>> START
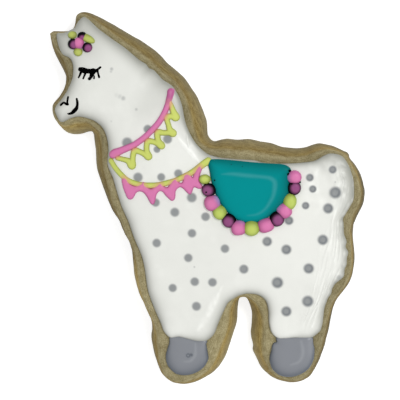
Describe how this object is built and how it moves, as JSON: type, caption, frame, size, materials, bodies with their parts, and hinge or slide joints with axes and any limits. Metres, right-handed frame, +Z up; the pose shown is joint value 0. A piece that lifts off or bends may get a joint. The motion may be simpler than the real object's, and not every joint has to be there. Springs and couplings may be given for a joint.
{
  "type": "iced sugar cookie",
  "caption": "Llama-shaped sugar cookie lying flat, iced in white with grey hooves, piped collars, a teal saddle blanket ringed with beads, and a small flower by the ears",
  "frame": {"origin": "Under the middle of the biscuit, on the surface it lies on", "axes": "+Z up, out of the iced side; +Y from the hooves to the ears, the longest extent; the llama faces -X"},
  "size_m": [0.0945, 0.1141, 0.0137],
  "materials": {
    "biscuit": "baked dough, dry and fine-grained, khaki brown",
    "white_icing": "set royal icing, smooth, soft satin sheen",
    "teal_icing": "set royal icing, smooth, soft satin sheen",
    "grey_icing": "set royal icing, smooth, soft satin sheen"
  },
  "bodies": {
    "root": {"biscuit": "biscuit", "white_icing": "white_icing", "saddle_icing": "teal_icing", "front_hoof_icing": "grey_icing", "hind_hoof_icing": "grey_icing"}
  },
  "joints": []
}
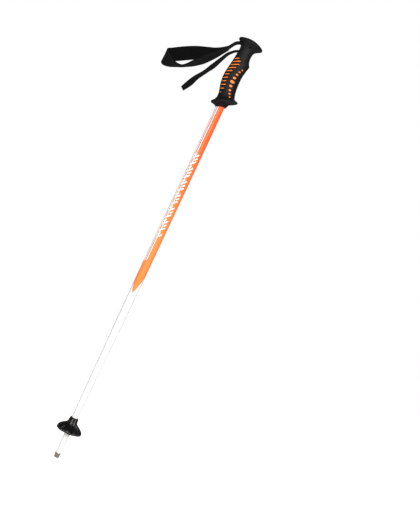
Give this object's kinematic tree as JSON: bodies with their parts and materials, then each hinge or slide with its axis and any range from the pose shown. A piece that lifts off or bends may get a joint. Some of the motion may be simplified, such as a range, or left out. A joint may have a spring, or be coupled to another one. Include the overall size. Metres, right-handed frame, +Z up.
{
  "type": "ski pole",
  "caption": "Alpine ski pole with a tapered tube, moulded grip with inlays, webbing wrist strap, lobed basket and steel tip.",
  "frame": {"origin": "centre of the flat end of the tip's hard insert", "axes": "+Z up the shaft's axis towards the grip, +X towards the finger ledge, the strap leaves towards -X"},
  "size_m": [0.1804, 0.0555, 0.95],
  "materials": {
    "shaft_lacquer": "gloss orange and white print under clear lacquer",
    "orange_plastic": "satin moulded",
    "black_rubber": "satin moulded",
    "black_plastic": "satin moulded",
    "webbing": "woven",
    "lining": "smooth knitted",
    "white_plastic": "moulded",
    "steel": "turned"
  },
  "bodies": {
    "root": {"shaft": "shaft_lacquer", "grip_core": "orange_plastic", "grip_shell": "black_rubber", "top_cap": "black_plastic", "strap_pin": "steel", "strap_anchor": "webbing", "ferrule": "white_plastic", "tip": "steel"},
    "hand_loop": {"strap_loop": "webbing", "strap_lining": "lining"},
    "strap_end": {"strap_tail": "webbing"},
    "wedge": {"strap_wedge": "black_plastic"},
    "snow_basket": {"basket": "black_plastic"}
  },
  "joints": [
    {"name": "loop_swing", "type": "hinge", "parent": "root", "child": "hand_loop", "pos_m": [-0.015, 0, 0.9354], "axis": [0, 1, 0], "range_deg": [0, 24]},
    {"name": "tail_swing", "type": "hinge", "parent": "root", "child": "strap_end", "pos_m": [-0.0132, 0, 0.9186], "axis": [0, 1, 0], "range_deg": [-15, 0]},
    {"name": "wedge_lift", "type": "slide", "parent": "root", "child": "wedge", "axis": [0, 0, 1], "range_m": [0, 0.0022]},
    {"name": "basket_turn", "type": "hinge", "parent": "root", "child": "snow_basket", "pos_m": [0, 0, 0.08], "axis": [0, 0, 1], "continuous": true}
  ]
}
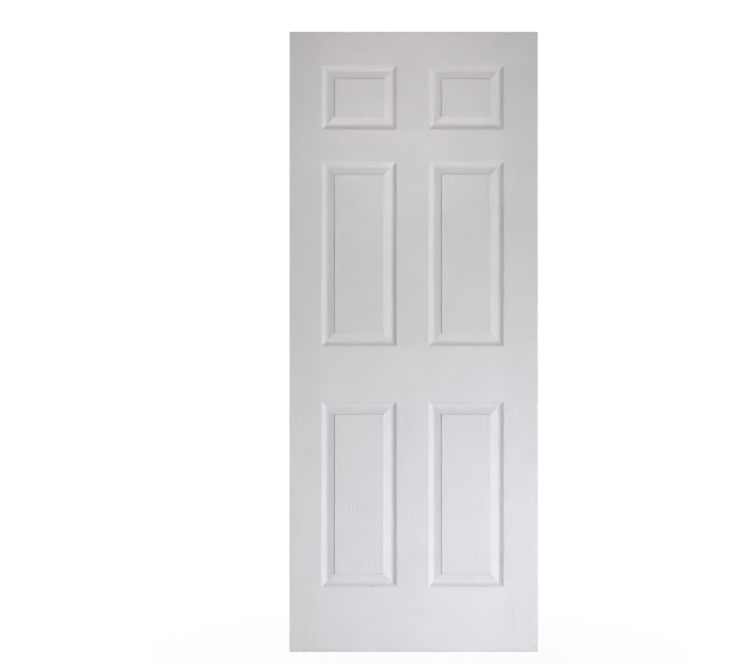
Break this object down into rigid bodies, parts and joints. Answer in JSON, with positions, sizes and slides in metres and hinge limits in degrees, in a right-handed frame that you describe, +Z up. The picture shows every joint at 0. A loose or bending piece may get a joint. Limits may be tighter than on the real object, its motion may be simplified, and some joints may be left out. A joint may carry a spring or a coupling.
{
  "type": "interior door",
  "caption": "White-primed hollow interior door leaf with moulded recessed panels and a pressed wood grain, unhung and unbored, to be hinged on either long edge.",
  "frame": {"origin": "middle of the bottom edge, halfway through the thickness", "axes": "+Z up along the leaf's height, X across its width, -Y out of the front face"},
  "size_m": [0.8128, 0.0348, 2.032],
  "materials": {
    "primed_fibreboard": "satin white primer",
    "softwood": "planed, unfinished",
    "kraft_paper": "matt"
  },
  "bodies": {
    "root": {"front_skin": "primed_fibreboard", "back_skin": "primed_fibreboard", "left_stile": "softwood", "right_stile": "softwood", "top_rail": "softwood", "bottom_rail": "softwood", "left_lock_block": "softwood", "right_lock_block": "softwood", "honeycomb_core": "kraft_paper"}
  },
  "joints": []
}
>> END
▶ _Description of the task_
Using the listing, copy every line where the word "parts" shows up.

▶ _Solution to the exercise_
Describe how this object is built and how it moves, as JSON: type, caption, frame, size, materials, bodies with their parts, and hinge or slide joints with axes and any limits. Metres, right-handed frame, +Z up; the pose shown is joint value 0. A piece that lifts off or bends may get a joint. The motion may be simpler than the real object's, and not every joint has to be there. Springs and couplings may be given for a joint.
Give this object's kinematic tree as JSON: bodies with their parts and materials, then each hinge or slide with its axis and any range from the pose shown. A piece that lifts off or bends may get a joint. Some of the motion may be simplified, such as a range, or left out. A joint may have a spring, or be coupled to another one. Include the overall size. Metres, right-handed frame, +Z up.
Break this object down into rigid bodies, parts and joints. Answer in JSON, with positions, sizes and slides in metres and hinge limits in degrees, in a right-handed frame that you describe, +Z up. The picture shows every joint at 0. A loose or bending piece may get a joint. Limits may be tighter than on the real object, its motion may be simplified, and some joints may be left out. A joint may carry a spring or a coupling.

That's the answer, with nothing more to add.